Set problem:
What is the number of lines containing the word "from"? Give that number alone.
#####
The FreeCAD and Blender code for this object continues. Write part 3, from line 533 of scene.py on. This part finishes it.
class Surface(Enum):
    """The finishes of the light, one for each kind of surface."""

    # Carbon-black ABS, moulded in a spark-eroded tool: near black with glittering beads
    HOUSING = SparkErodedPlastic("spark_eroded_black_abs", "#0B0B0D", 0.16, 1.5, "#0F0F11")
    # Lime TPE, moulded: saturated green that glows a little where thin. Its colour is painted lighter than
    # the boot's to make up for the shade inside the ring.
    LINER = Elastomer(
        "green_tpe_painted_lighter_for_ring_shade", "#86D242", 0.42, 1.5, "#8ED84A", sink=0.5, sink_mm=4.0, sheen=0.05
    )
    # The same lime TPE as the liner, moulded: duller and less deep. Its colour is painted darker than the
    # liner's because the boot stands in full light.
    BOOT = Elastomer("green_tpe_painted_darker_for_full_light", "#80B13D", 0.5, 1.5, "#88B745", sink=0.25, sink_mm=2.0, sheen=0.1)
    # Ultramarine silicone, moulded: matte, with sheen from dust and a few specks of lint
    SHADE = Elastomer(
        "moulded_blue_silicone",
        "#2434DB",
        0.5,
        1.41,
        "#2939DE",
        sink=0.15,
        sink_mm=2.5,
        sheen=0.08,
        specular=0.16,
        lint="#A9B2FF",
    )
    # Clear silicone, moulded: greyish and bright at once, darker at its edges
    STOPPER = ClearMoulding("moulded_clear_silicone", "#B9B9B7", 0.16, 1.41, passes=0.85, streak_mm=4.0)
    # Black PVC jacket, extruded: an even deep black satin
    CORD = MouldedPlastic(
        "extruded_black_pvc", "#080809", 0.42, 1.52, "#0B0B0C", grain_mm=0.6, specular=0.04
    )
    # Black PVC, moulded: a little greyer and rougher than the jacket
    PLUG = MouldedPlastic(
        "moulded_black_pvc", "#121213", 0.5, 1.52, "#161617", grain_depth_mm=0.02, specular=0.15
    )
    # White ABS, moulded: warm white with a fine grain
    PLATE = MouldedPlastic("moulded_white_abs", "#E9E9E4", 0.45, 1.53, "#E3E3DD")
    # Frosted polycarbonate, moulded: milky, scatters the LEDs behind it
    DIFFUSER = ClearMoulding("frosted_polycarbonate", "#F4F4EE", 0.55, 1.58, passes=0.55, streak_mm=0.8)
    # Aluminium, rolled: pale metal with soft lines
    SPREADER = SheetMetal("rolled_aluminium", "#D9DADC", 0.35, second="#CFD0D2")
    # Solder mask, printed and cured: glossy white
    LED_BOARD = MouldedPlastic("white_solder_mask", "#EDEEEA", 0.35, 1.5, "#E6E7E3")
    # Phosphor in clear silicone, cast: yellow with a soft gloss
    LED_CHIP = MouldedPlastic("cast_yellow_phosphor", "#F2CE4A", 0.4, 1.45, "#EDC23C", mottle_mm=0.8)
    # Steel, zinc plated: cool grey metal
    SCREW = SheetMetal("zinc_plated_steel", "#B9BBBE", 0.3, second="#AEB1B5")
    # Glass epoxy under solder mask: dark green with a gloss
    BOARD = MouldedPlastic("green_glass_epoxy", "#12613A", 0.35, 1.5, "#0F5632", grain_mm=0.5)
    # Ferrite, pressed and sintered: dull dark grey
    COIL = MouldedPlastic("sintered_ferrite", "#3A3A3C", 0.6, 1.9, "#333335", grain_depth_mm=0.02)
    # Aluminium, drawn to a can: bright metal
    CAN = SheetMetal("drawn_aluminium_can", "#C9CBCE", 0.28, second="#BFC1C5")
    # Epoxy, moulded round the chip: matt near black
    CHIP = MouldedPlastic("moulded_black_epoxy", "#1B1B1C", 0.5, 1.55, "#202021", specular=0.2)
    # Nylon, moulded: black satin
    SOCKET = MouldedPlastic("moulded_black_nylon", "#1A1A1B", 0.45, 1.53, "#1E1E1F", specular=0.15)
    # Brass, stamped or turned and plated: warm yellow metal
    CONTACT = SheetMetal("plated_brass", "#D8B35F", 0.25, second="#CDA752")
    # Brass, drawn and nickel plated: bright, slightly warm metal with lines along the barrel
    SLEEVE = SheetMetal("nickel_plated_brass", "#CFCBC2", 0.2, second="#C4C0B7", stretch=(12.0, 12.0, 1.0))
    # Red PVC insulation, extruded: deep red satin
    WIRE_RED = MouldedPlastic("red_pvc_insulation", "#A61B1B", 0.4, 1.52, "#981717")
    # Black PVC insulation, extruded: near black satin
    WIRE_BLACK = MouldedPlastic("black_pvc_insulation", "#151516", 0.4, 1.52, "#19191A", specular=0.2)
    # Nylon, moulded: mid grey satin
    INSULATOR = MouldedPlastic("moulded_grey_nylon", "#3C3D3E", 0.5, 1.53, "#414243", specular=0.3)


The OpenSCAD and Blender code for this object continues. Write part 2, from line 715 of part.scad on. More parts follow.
#####
Worked solution:
3